GOAL: Copy the first line of the material below and every later line through the line containing "colour = t.linear(tone, factor, grain", without any other output.

PROVIDED MATERIAL:
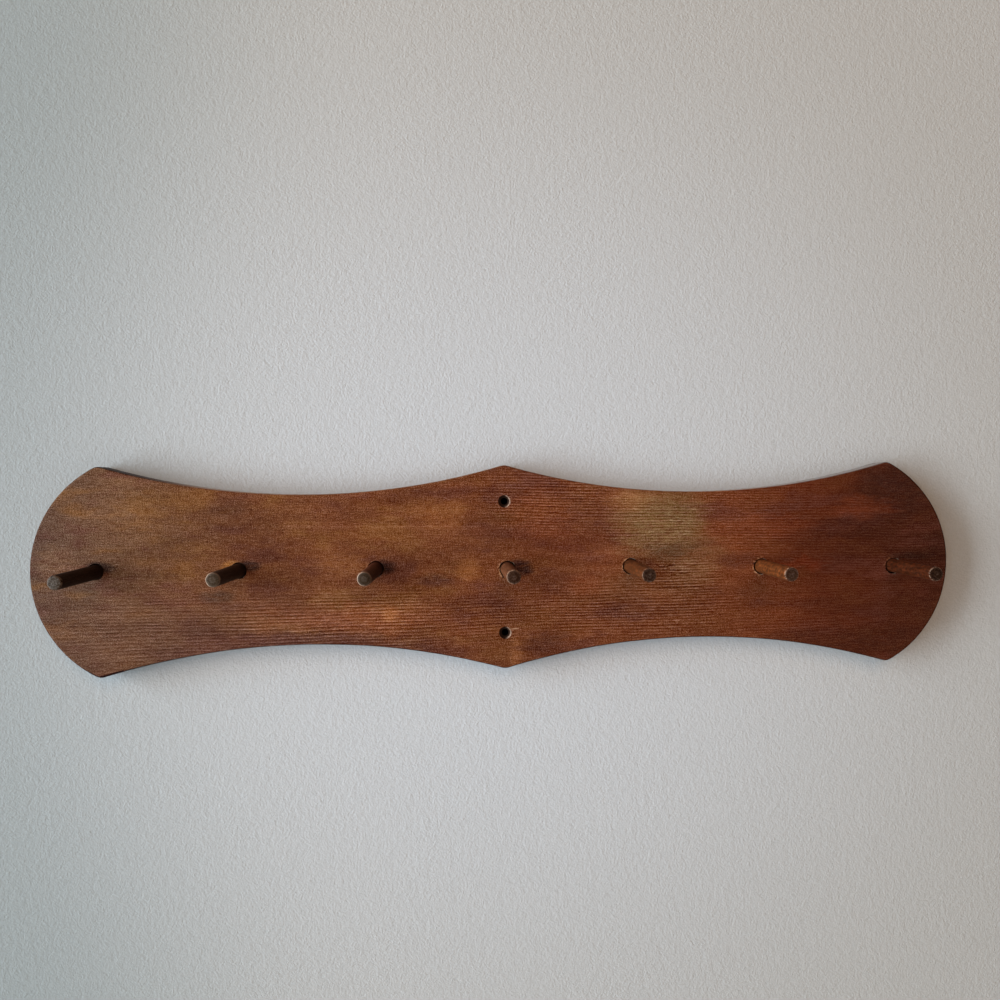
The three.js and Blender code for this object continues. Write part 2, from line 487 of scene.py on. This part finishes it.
    # The grain is weaker on the right, and the streaks and the weave are weaker among clear rings.
    right = t.span(x, 150, 330)
    grainy = (1.0 - right * 0.42) * (1.0 + lined * 0.12)
    factor = 1.0 + streaks * (0.22 - lined * 0.12) + blotch * 0.34
    threads = weave * (0.22 - lined * 0.05) * (1.0 - low_left * 1.4) * (1.0 - right * 0.4)
    grain = grainy * (speckle * 0.46 + fibres * 0.27 + threads)
    bands = streaks * (0.1 - right * 0.03 - lined * 0.06)
    ring_lines = (1.0 - right * 0.4) * lined * (
        ridge * ridge_strength * 0.18 - latewood * year_strength * 0.16 + 0.014
    )
    colour = t.linear(tone, factor, grain + bands + ring_lines + scores * 0.1)

    # The arris is darker, partly from stain and partly as painted shade, most where it does not face
    # up.
    arris_stain_and_shade = t.span(out_y, -0.95, -0.78) * t.span(out_z, 0.1, 0.35, 0.85, 0.1)
    colour = t.mix(arris_stain_and_shade, colour, srgb(*ARRIS_STAIN_AND_SHADE))

    # Painted sheen: a cool grey added to the colour, strongest on the left, in place of the window's
    # reflection
    cool_sheen_tint = (0.78, 1.0, 1.2)
    painted_sheen = t.span(x, 60, -460, 0.0022, 0.0088)
    colour = t.vector_math("ADD", colour, t.vector_math("SCALE", cool_sheen_tint, scale=painted_sheen))

    height = ridge * lined * 0.02 - latewood * 0.01 + fibres * 0.02 + speckle * 0.02 + scores * 0.12
    roughness = t.span(streaks, -0.2, 0.3, 0.46, 0.6)
    return t.finish(
        Base_Color=colour, Roughness=roughness, Normal=t.bump(height), Specular_IOR_Level=0.0
    )


def sawn_edge():
    """The plank's edge, sawn and sanded, with the end grain where it runs across the plank."""
    t = Tree("sawn_pine_edge")
    x, y, z = t.place()
    out_x, _, out_z = t.normal()
    rings = t.uneven(t.vector(x / 60, y / 1.4, z / 2.2), detail=3.0, roughness=0.6)
    pores = t.uneven(t.vector(x / 1.2, y / 1.2, z / 1.2), roughness=0.6)
    # Towards the left end the long edges are painted nearly black, as painted shade on edges that face
    # away from the window.
    long_edge = t.mix(t.span(x, -250, -330), shown(126, 92, 68), shown(40, 27, 19))
    # The upper edge at the right end is greyer: bare wood, with a painted reflection of the pale wall
    # on it.
    bare_wood_and_painted_reflection = t.span(x, 180, 300) * t.span(z, 55, 70)
    long_edge = t.mix(bare_wood_and_painted_reflection, long_edge, shown(94, 79, 71))
    end_grain = t.span(t.math("ABSOLUTE", out_x), 0.3, 0.95)
    tone = t.mix(end_grain, long_edge, shown(70, 45, 32))
    # The front arris is darkened by stain and painted shade, most where it does not face up; the back
    # arris is darkened as painted shade where the plank meets the wall.
    front_arris_stain_and_shade = t.span(y, FRONT + 1.4, FRONT + 0.6) * t.span(out_z, 0.1, 0.35, 1.0, 0.1)
    back_arris_painted_shade = t.span(y, -6.0, -4.0)
    arris_stain_and_shade = t.math("MAXIMUM", front_arris_stain_and_shade, back_arris_painted_shade)
    tone = t.mix(arris_stain_and_shade * 0.85, tone, shown(*ARRIS_STAIN_AND_SHADE))
    colour = t.linear(tone, 1.0 + rings * 0.5, pores * 0.14)
    height = rings * 0.1 + pores * 0.08
    roughness = t.span(x, -260, -320, 0.3, 0.9)
    return t.finish(
        Base_Color=colour, Roughness=roughness, Normal=t.bump(height), Specular_IOR_Level=0.2
    )


def raw_wood():
    """The wood inside the drilled holes: pale chips at the mouth, and painted shade further in, nearly
    black.
    """
    t = Tree("drilled_pine")
    x, y, z = t.place()
    out_z = t.normal()[2]
    grain = t.noise(t.vector(x / 2.5, y / 0.8, z / 1.1), detail=3.0, roughness=0.6)
    depth = y - FRONT + (grain - 0.5) * 0.8
    in_screw_hole = t.span(t.math("ABSOLUTE", z), 40, 44)

    # In the screw holes, the mouth is painted dark as painted shade, except a painted lit rim on its
    # right side.
    pale = t.ramp(grain, [(0.35, srgb(84, 62, 50)), (0.62, srgb(166, 138, 120))])
    off_axis = t.distance(x, t.math("ABSOLUTE", z) - SCREW_HOLE_Z)
    painted_lit_rim = t.span(x, -0.5, 2.5) * t.span(off_axis, 4.2, 4.8)
    pale = t.mix(in_screw_hole * (1.0 - painted_lit_rim), pale, srgb(44, 31, 25))
    reach = 0.8 + in_screw_hole * 1.2

    # Deep in, the wood is painted nearly black as painted shade. In the sockets on the left this
    # painted shade is browner, and clumps of dirt break the dark of the others.
    deep_painted_shade = t.mix(t.span(x, -60, -90), srgb(6, 4, 3), srgb(46, 29, 21))
    clumps = t.span(t.noise(t.vector(x / 2.4, 3.0, z / 2.4), detail=1.0), 0.5, 0.58)
    deep_painted_shade = t.mix(clumps * 0.8 * (1.0 - in_screw_hole), deep_painted_shade, srgb(84, 52, 32))
    # In the middle socket, the wall that does not face down is painted light brown, as painted light
    # where the peg's shadow falls.
    middle_socket = t.span(t.math("ABSOLUTE", x), 60, 40) * (1.0 - in_screw_hole)
    painted_light_in_socket = middle_socket * t.span(out_z, -0.6, -0.1)
    deep_painted_shade = t.mix(painted_light_in_socket, deep_painted_shade, srgb(130, 84, 58))
    colour = t.mix(t.span(depth - reach, 0.0, 0.5), pale, deep_painted_shade)
    return t.finish(
        Base_Color=colour, Roughness=0.8, Normal=t.bump(grain * 0.1), Specular_IOR_Level=0.0
    )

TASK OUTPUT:
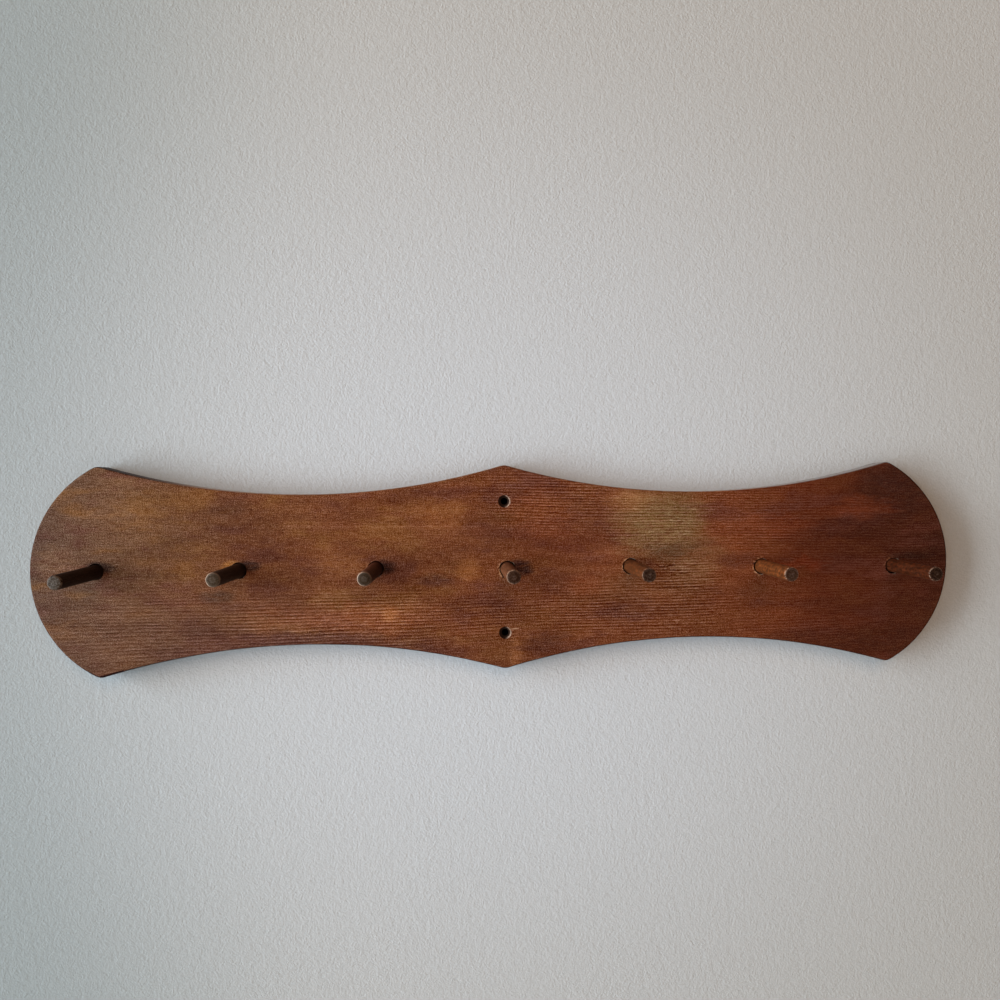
The three.js and Blender code for this object continues. Write part 2, from line 487 of scene.py on. This part finishes it.
    # The grain is weaker on the right, and the streaks and the weave are weaker among clear rings.
    right = t.span(x, 150, 330)
    grainy = (1.0 - right * 0.42) * (1.0 + lined * 0.12)
    factor = 1.0 + streaks * (0.22 - lined * 0.12) + blotch * 0.34
    threads = weave * (0.22 - lined * 0.05) * (1.0 - low_left * 1.4) * (1.0 - right * 0.4)
    grain = grainy * (speckle * 0.46 + fibres * 0.27 + threads)
    bands = streaks * (0.1 - right * 0.03 - lined * 0.06)
    ring_lines = (1.0 - right * 0.4) * lined * (
        ridge * ridge_strength * 0.18 - latewood * year_strength * 0.16 + 0.014
    )
    colour = t.linear(tone, factor, grain + bands + ring_lines + scores * 0.1)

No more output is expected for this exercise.